### Problem to solve
Gather all lines containing the string "Identity" and copy them out.
#### Data extract ####
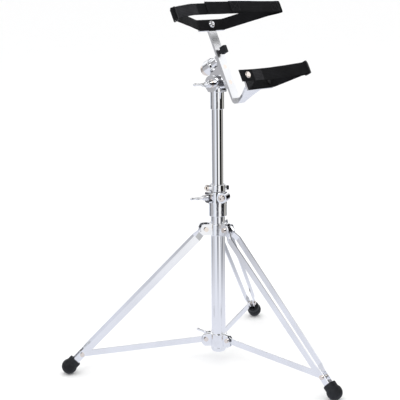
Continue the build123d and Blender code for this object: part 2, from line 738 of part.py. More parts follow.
# Rubber block the drum shell leans on, with the spacer and screw that hold it.
with BuildPart() as bumper:
    with BuildSketch(face_plane(BUMPER_STAND, BUMPER_P)):
        Rectangle(BUMPER_W, BUMPER_H)
    extrude(amount=BUMPER_FACE - BUMPER_STAND)
    fillet(bumper.edges(), 1.4)
    with BuildSketch(face_plane(BUMPER_STAND, BUMPER_P)):
        Circle(2.5)
    extrude(amount=9, mode=Mode.SUBTRACT)
save(bumper.part, "rubber_bumper")

with BuildPart() as bumper_spacer:
    with BuildSketch(face_plane(BAR_FRONT, BUMPER_P)):
        Circle(4.6)
        Circle(2.5, mode=Mode.SUBTRACT)
    extrude(amount=BUMPER_STAND - BAR_FRONT)
save(bumper_spacer.part, "bumper_spacer")

with BuildPart() as bumper_screw:
    with BuildSketch(face_plane(BAR_BACK, BUMPER_P)):
        Circle(2.5)
    extrude(amount=BUMPER_STAND - BAR_BACK + 9)
    with BuildSketch(face_plane(BAR_BACK, BUMPER_P)):
        Circle(5.0)
    extrude(amount=-2.8)
save(bumper_screw.part, "bumper_screw")


# --- webbing straps ----------------------------------------------------------
def thick_loop(points, t):
    """Outer and inner outlines of a closed band that follows the points."""
    count = len(points)
    rings = ([], [])
    for i in range(count):
        x0, y0 = points[i - 1]
        x1, y1 = points[i]
        x2, y2 = points[(i + 1) % count]
        ax, ay = x1 - x0, y1 - y0
        bx, by = x2 - x1, y2 - y1
        la = (ax * ax + ay * ay) ** 0.5
        lb = (bx * bx + by * by) ** 0.5
        nx = -ay / la - by / lb
        ny = ax / la + bx / lb
        k = (nx * (-ay / la) + ny * (ax / la))
        for ring, sign in ((rings[0], 1), (rings[1], -1)):
            ring.append((x1 + sign * nx / k * t / 2, y1 + sign * ny / k * t / 2))
    return rings


HALF = WEB_T / 2
UPPER_LOOP = ((-38, -HALF), (38, -HALF), (116, 61), (141, 72), (147, 77), (143, 81), (130, 81), (-84, 81),
              (-122, 79), (-149, 70), (-157, 65.5), (-162, 64.5), (-164, 62), (-161, 60.5), (-150, 56))
LOWER_LOOP = ((-38, SADDLE_STEP - HALF), (38, SADDLE_STEP - HALF), (72, 132), (86, 139), (89, 143),
              (83, 145), (20, 134), (-20, 129), (-64, 130), (-69, 126), (-66, 121))
for label, loop, drop in (("upper_strap", UPPER_LOOP, 0.0), ("lower_strap", LOWER_LOOP, SADDLE_DROP)):
    ring_a, ring_b = thick_loop(loop, WEB_T)
    with BuildPart() as strap:
        with BuildSketch(across_plane(drop - SADDLE_H / 2)):
            with BuildLine():
                Polyline(*ring_b, ring_b[0])
            make_face()
            with BuildLine():
                Polyline(*ring_a, ring_a[0])
            make_face(mode=Mode.SUBTRACT)
            if label == "lower_strap":
                with BuildLine():
                    Polyline((-58, 128.9), (-58, 131.4), (-109, 134.3), (-109, 131.8), (-58, 128.9))
                make_face()
        extrude(amount=SADDLE_H)
        if label == "upper_strap":
            with BuildSketch(face_plane(1, 0)):
                Circle(4.3)
            extrude(amount=-6, mode=Mode.SUBTRACT)
        else:
            for w in (-RIVET_W, RIVET_W):
                with BuildSketch(face_plane(SADDLE_STEP + 1, SADDLE_DROP, w)):
                    Circle(2.7)
                extrude(amount=-6, mode=Mode.SUBTRACT)
            with BuildSketch(face_plane(120, SADDLE_DROP, -89)):
                Circle(2.7)
            extrude(amount=20, mode=Mode.SUBTRACT)
    save(strap.part, label)

# Dome-headed hex-socket screw and nut of the upper saddle.
with BuildPart() as saddle_bolt:
    with BuildSketch(face_plane(0.3, 0)):
        Circle(8.0)
    extrude(amount=6.0)
    fillet(saddle_bolt.edges().filter_by(GeomType.CIRCLE).sort_by_distance(
        face_plane(6.3, 0).origin)[0], 5.2)
    with BuildSketch(face_plane(3.2, 0)):
        RegularPolygon(2.9, 6)
    extrude(amount=4, mode=Mode.SUBTRACT)
    with BuildSketch(face_plane(0.3, 0)):
        Circle(4.0)
    extrude(amount=-14.3)
save(saddle_bolt.part, "saddle_bolt")

with BuildPart() as saddle_nut:
    with BuildSketch(face_plane(BAR_BACK, 0)):
        RegularPolygon(7.4, 6)
        Circle(4.0, mode=Mode.SUBTRACT)
    extrude(amount=-6.0)
save(saddle_nut.part, "saddle_nut")

# Black flat-headed rivets that hold the lower strap to its saddle plate.
with BuildPart() as saddle_rivets:
    for w in (-RIVET_W, RIVET_W):
        with BuildSketch(face_plane(SADDLE_STEP + 0.3, SADDLE_DROP, w)):
            Circle(4.5)
        extrude(amount=1.2)
        with BuildSketch(face_plane(SADDLE_STEP + 0.3, SADDLE_DROP, w)):
            Circle(2.4)
        extrude(amount=-6.7)
save(saddle_rivets.part, "lower_saddle_rivets")

# Snap rivet at the loose end of the lower strap.
with BuildPart() as tail_rivet:
    with BuildSketch(face_plane(TAIL_Q + 1.6, SADDLE_DROP, -89)):
        Circle(7.2)
    extrude(amount=3.2)
    fillet(tail_rivet.edges().filter_by(GeomType.CIRCLE).sort_by_distance(
        face_plane(TAIL_Q + 4.8, SADDLE_DROP, -89).origin)[0], 2.6)
    with BuildSketch(face_plane(TAIL_Q + 1.6, SADDLE_DROP, -89)):
        Circle(2.4)
    extrude(amount=-4.6)
    with BuildSketch(face_plane(TAIL_Q - 2.4, SADDLE_DROP, -89)):
        Circle(6.0)
    extrude(amount=-1.2)
save(tail_rivet.part, "strap_end_rivet")

# Rectangular ring buckles.
for label, w, q, drop in (("upper_strap_ring", -157.0, 62.3, 0.0), ("lower_strap_ring", 80.5, 139.95, SADDLE_DROP)):
    with BuildPart() as ring:
        with BuildSketch(Plane(origin=(cradle_xz(drop, q)[0], w - 1.5, cradle_xz(drop, q)[1]),
                               x_dir=(ST, 0, -CT), z_dir=(0, 1, 0))):
            RectangleRounded(29.8, 16.2, 2.2)
            RectangleRounded(26.2, 12.6, 1.0, mode=Mode.SUBTRACT)
        extrude(amount=3.0)
    save(ring.part, label)
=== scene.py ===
"""Looks of a chrome tripod stand for a hand drum: webbing belts, wing screws, chrome, rubber and light.

Metres, in the frame of the CAD model.  Cradle places are given as (p, q, w) in millimetres:
p down the bracket from the upper saddle, q toward the drum, w sideways.
"""

import json
from math import atan2, cos, hypot, pi, radians, sin

import bmesh
import bpy
from mathutils import Matrix, Vector


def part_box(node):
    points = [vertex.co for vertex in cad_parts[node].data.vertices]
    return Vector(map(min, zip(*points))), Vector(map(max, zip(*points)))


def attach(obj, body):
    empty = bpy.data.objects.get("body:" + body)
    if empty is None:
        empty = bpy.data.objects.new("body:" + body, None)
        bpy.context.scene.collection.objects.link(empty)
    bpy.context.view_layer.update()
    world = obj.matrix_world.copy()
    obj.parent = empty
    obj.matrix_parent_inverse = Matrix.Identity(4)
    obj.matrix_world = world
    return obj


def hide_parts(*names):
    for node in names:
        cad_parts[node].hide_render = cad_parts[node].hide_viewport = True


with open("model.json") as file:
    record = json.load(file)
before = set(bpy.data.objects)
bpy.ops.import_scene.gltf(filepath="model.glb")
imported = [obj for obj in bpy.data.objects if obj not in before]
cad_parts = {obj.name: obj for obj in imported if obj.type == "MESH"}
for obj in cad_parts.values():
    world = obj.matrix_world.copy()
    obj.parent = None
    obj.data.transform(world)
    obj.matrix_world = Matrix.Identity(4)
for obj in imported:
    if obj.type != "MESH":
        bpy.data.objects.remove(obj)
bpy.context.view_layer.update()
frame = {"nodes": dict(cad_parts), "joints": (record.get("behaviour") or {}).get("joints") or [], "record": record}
RECORD = frame["record"]
MOUNT = {m["name"]: m for m in RECORD["mounts"]}
JOINT = {j["name"]: j for j in frame["joints"]}
MM = 0.001

# --- camera --------------------------------------------------------------------
CAMERA_DISTANCE = 2.4
CAMERA_HEIGHT = 0.8716
CAMERA_AZIMUTH = radians(45.7)
CAMERA_YAW = 0.01652
CAMERA_PITCH = 0.203939
CAMERA_ROLL = 0.009532
CAMERA_LENS = 98.89
SENSOR = 36.0


def make_camera():
    """Long lens a little above the tripod, looking across the leg that points to the right."""
    data = bpy.data.cameras.new("camera")
    data.lens = CAMERA_LENS
    data.sensor_width = SENSOR
    data.clip_start = 0.1
    data.clip_end = 400.0
    cam = bpy.data.objects.new("camera", data)
    bpy.context.scene.collection.objects.link(cam)
    turn = Matrix.Rotation(CAMERA_AZIMUTH, 3, "Z")
    ahead = turn @ Vector((-sin(CAMERA_YAW), cos(CAMERA_YAW), 0))
    right = turn @ Vector((cos(CAMERA_YAW), sin(CAMERA_YAW), 0))
    look = ahead * cos(CAMERA_PITCH) - Vector((0, 0, sin(CAMERA_PITCH)))
    below = look.cross(right)
    right_rolled = right * cos(CAMERA_ROLL) + below * sin(CAMERA_ROLL)
    up = right_rolled.cross(look)
    basis = Matrix((right_rolled, up, -look)).transposed()
    place = turn @ Vector((0, -CAMERA_DISTANCE, CAMERA_HEIGHT))
    cam.matrix_world = Matrix.Translation(place) @ basis.to_4x4()
    bpy.context.scene.camera = cam
    return place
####
### Output of the exercise
    obj.matrix_parent_inverse = Matrix.Identity(4)
    obj.matrix_world = Matrix.Identity(4)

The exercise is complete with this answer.